UNITED STATES
SECURITIES AND EXCHANGE COMMISSION
Washington, D.C. 20549
FORM 8-K
CURRENT REPORT
Pursuant to Section 13 or 15(d)
of the Securities Exchange Act of 1934
Date of report (Date of earliest event reported): December 17, 2021
(Exact name of registrant as specified in its charter)
Delaware | 0-7928 | 11-2139466 | ||
(State or Jurisdiction of Incorporation) | (Commission File Number) | (IRS Employer Identification Number) |
68 South Service Road, Suite 230
Melville, New York 11747
(Address of Principal Executive Offices, including zip code)
(631) 962-7000
(Registrant’s Telephone Number, Including Area Code)
Not Applicable
(Former Name or Former Address, if Changed Since Last Report)
Check the appropriate box below if the Form 8-K filing is intended to simultaneously satisfy the filing obligation of the registrant under any of the following provisions:
¨ | Written communications pursuant to Rule 425 under the Securities Act (17 CFR 230.425) |
¨ | Soliciting material pursuant to Rule 14a-12 under the Exchange Act (17 CFR 240.14a-12) |
¨ | Pre-commencement communications pursuant to Rule 14d-2(b) under the Exchange Act (17 CFR 240.14d-2(b)) |
¨ | Pre-commencement communications pursuant to Rule 13e-4(c) under the Exchange Act (17 CFR 240.13e-4(c)) |
Securities registered pursuant to Section 12(b) of the Act:
Title of each class | Trading Symbol(s) | Name of each exchange on which registered | ||
Common Stock, par value $0.10 per share | CMTL | NASDAQ Stock Market LLC |
Indicate by check mark whether the registrant is an emerging growth company as defined in Rule 405 of the Securities act of 1933 (§ 230.405 of this chapter) or Rule 12b-2 of the Securities Exchange Act of 1934 (§ 240.12b-2 of this chapter).
¨ Emerging growth company
¨ If an emerging growth company, indicate by check mark if the registrant has elected not to use the extended transition period for complying with any new or revised financial accounting standards provided pursuant to Section 13(a) of the Exchange Act
Item 8.01 | Other Events. |
On December 17, 2021, Comtech Telecommunications Corp. (the “Company”) convened and then adjourned the Fiscal 2021 Annual Meeting of Stockholders (the “2021 Annual Meeting”). As a result of the Cooperation Agreement dated as of December 16, 2021 with Outerbridge Partners, LP, Outerbridge Capital Management, LLC, Outerbridge Partners GP, LLC, Outerbridge Bartleby Fund, LP, Outerbridge Bartleby GP, LLC, and Rory Wallace (collectively, with each of their respective Affiliates, “Outerbridge”), under which the Company and Outerbridge support a unified slate of directors and Outerbridge has withdrawn its nomination notice, the 2021 Annual Meeting has been adjourned until December 28, 2021 at 9:00 a.m. Eastern Standard Time to provide stockholders with additional time to submit their proxies. At that time, the meeting will be reconvened virtually and stockholders may access it using the same login information previously provided.

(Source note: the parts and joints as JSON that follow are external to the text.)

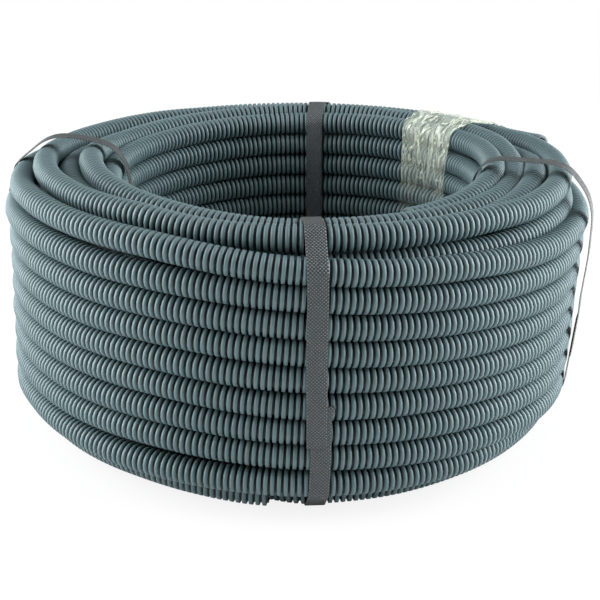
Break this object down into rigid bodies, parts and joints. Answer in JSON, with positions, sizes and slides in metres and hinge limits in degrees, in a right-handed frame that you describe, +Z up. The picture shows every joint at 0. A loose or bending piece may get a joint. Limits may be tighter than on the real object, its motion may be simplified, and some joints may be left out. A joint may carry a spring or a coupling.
{
  "type": "coil of corrugated conduit",
  "caption": "Strapped coil of grey pliable corrugated conduit, nested turns round an open middle, tied with woven-look straps and a clear film wrap.",
  "frame": {"origin": "bottom centre: on the floor, on the axis of the coil", "axes": "+Z up along the axis of the coil; the front, with the lower cut end, faces -Y; +X to the right"},
  "size_m": [0.3931, 0.3942, 0.1817],
  "materials": {
    "conduit": "satin moulded plastic, dark blue-grey",
    "strap": "embossed extruded plastic, dark grey",
    "film": "clear crumpled film"
  },
  "bodies": {
    "root": {"conduit_coil": "conduit", "strap_front": "strap", "strap_right": "strap", "strap_back": "strap", "strap_left": "strap", "film_wrap": "film"}
  },
  "joints": []
}
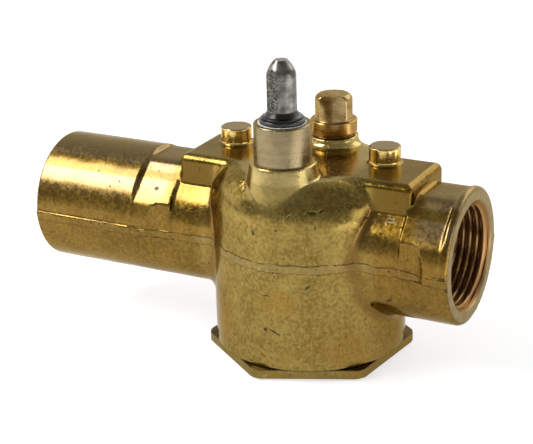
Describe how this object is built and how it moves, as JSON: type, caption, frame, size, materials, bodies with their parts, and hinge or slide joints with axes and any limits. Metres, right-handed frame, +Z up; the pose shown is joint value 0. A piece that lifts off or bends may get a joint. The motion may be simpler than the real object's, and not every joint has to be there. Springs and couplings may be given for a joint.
{
  "type": "rotary valve body",
  "caption": "Forged brass two-way valve body with threaded ports, hexagonal bottom cap, flat mounting slab, steel stem that swings a rubber plug, and a guide post.",
  "frame": {"origin": "on the barrel's axis, in the plane of the bottom cap that the valve stands on", "axes": "+X along the port axis towards the short port's mouth, +Z up along the stem, +Y towards the guide post"},
  "size_m": [0.1158, 0.0524, 0.079],
  "materials": {
    "forged_brass": "satin forging skin",
    "machined_brass": "fine turned",
    "stainless_steel": "turned, worn",
    "black_rubber": "smooth",
    "bearing_plastic": "turned"
  },
  "bodies": {
    "housing": {"valve_body": "forged_brass", "bottom_cap": "forged_brass", "bottom_cap_seal": "black_rubber", "seat_nozzle": "machined_brass", "lower_bush": "bearing_plastic", "lower_oring": "black_rubber", "oring_spacer": "bearing_plastic", "upper_oring": "black_rubber", "upper_bush": "bearing_plastic", "stem_wiper": "black_rubber", "thrust_washer": "stainless_steel", "guide_post": "machined_brass"},
    "rotor": {"stem": "stainless_steel", "retaining_ring": "stainless_steel", "paddle_arm": "machined_brass", "arm_pin": "stainless_steel", "plug": "black_rubber", "plug_washer": "stainless_steel", "plug_rivet": "stainless_steel"}
  },
  "joints": [
    {"name": "stem_turn", "type": "hinge", "parent": "housing", "child": "rotor", "pos_m": [0, -0.014, 0.0309], "axis": [0, 0, -1], "range_deg": [0, 40]}
  ]
}
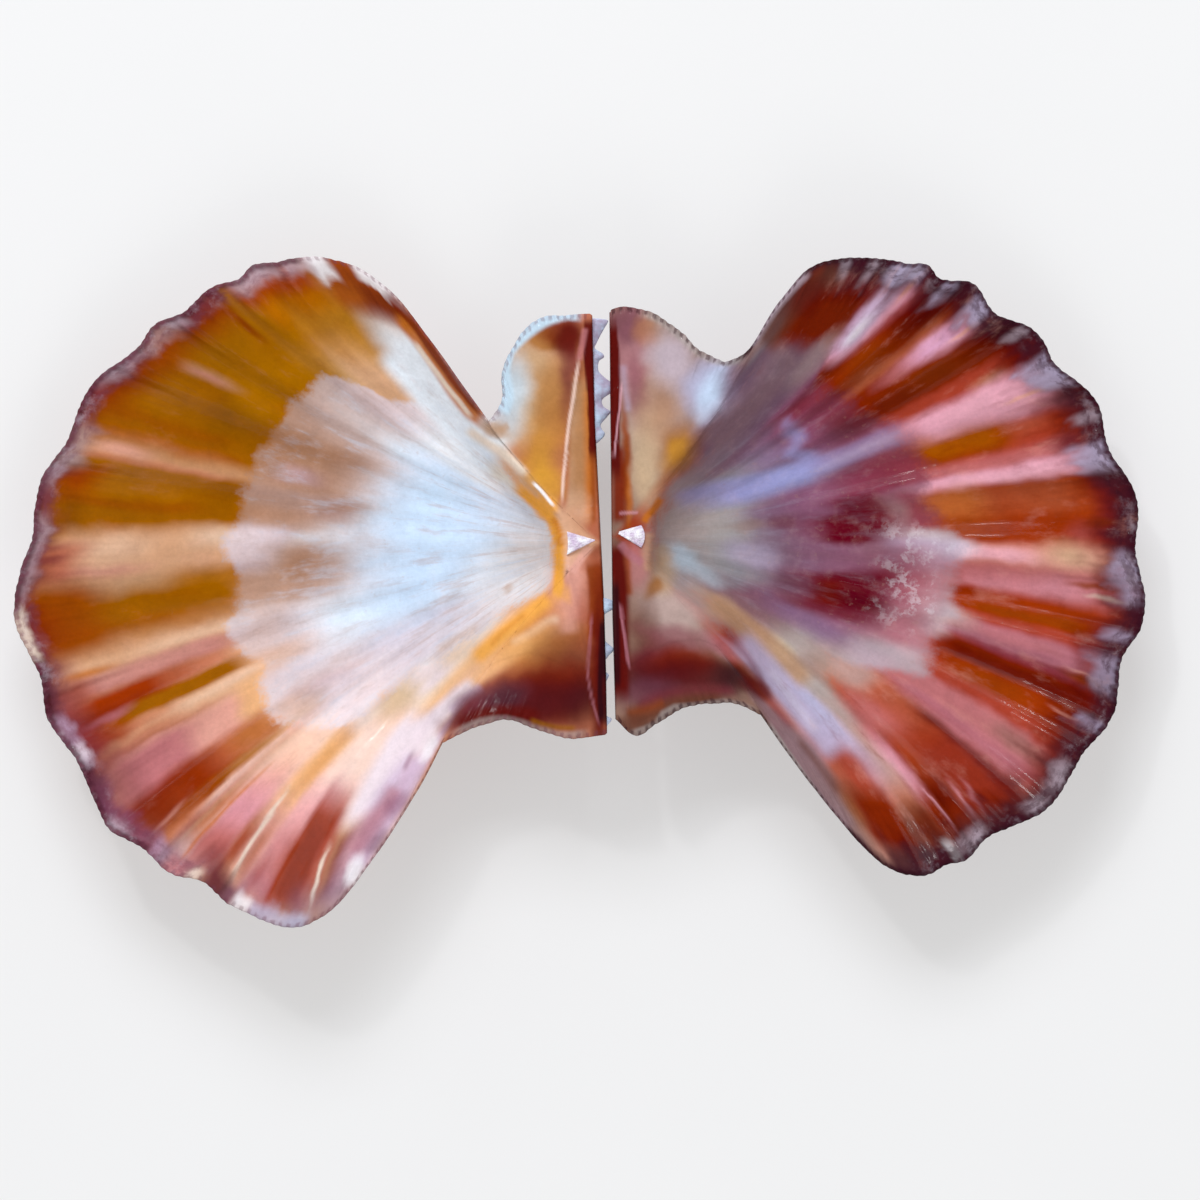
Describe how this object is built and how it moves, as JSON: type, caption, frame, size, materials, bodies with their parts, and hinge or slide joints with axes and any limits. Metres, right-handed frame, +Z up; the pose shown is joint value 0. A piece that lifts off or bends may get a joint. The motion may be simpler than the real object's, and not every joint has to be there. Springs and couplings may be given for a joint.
{
  "type": "scallop shell",
  "caption": "Scallop shell laid open hinge to hinge: both fan-ribbed valves with their glossy insides up, eared at the hinge, each with its scrap of ligament.",
  "frame": {"origin": "on the ground, in the middle of the footprint of both valves", "axes": "+Z up; +X along the object's length, from the right valve across the hinge to the left valve; +Y along the hinge towards the front ears, where the byssal notch is"},
  "size_m": [0.1133, 0.0662, 0.0134],
  "materials": {
    "right_valve": "gloss",
    "left_valve": "gloss",
    "ligament": "matte"
  },
  "bodies": {
    "root": {"right_valve": "right_valve", "left_valve": "left_valve", "right_ligament": "ligament", "left_ligament": "ligament"}
  },
  "joints": []
}
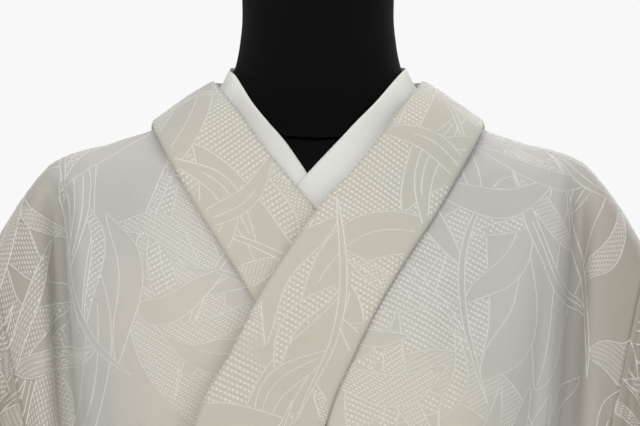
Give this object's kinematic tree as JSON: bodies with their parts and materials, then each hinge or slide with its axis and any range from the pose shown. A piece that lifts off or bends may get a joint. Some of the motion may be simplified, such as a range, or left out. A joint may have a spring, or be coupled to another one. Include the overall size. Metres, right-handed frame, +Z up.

Stockholders who previously voted on the White proxy card and who wish to have their shares counted with respect to the election of directors should submit their vote on the Blue proxy card; otherwise such stockholders do not need to vote again. Stockholders who voted on the Blue proxy card do not need to vote again if they do not wish to change their vote. Stockholders who have not already voted are encouraged to do so promptly using the instructions provided in their Blue voting instruction form or proxy card.
A copy of the press release issued by the Company on December 17, 2021 announcing the adjournment of the 2021 Annual Meeting is attached hereto as Exhibit 99.1 and incorporated herein by reference.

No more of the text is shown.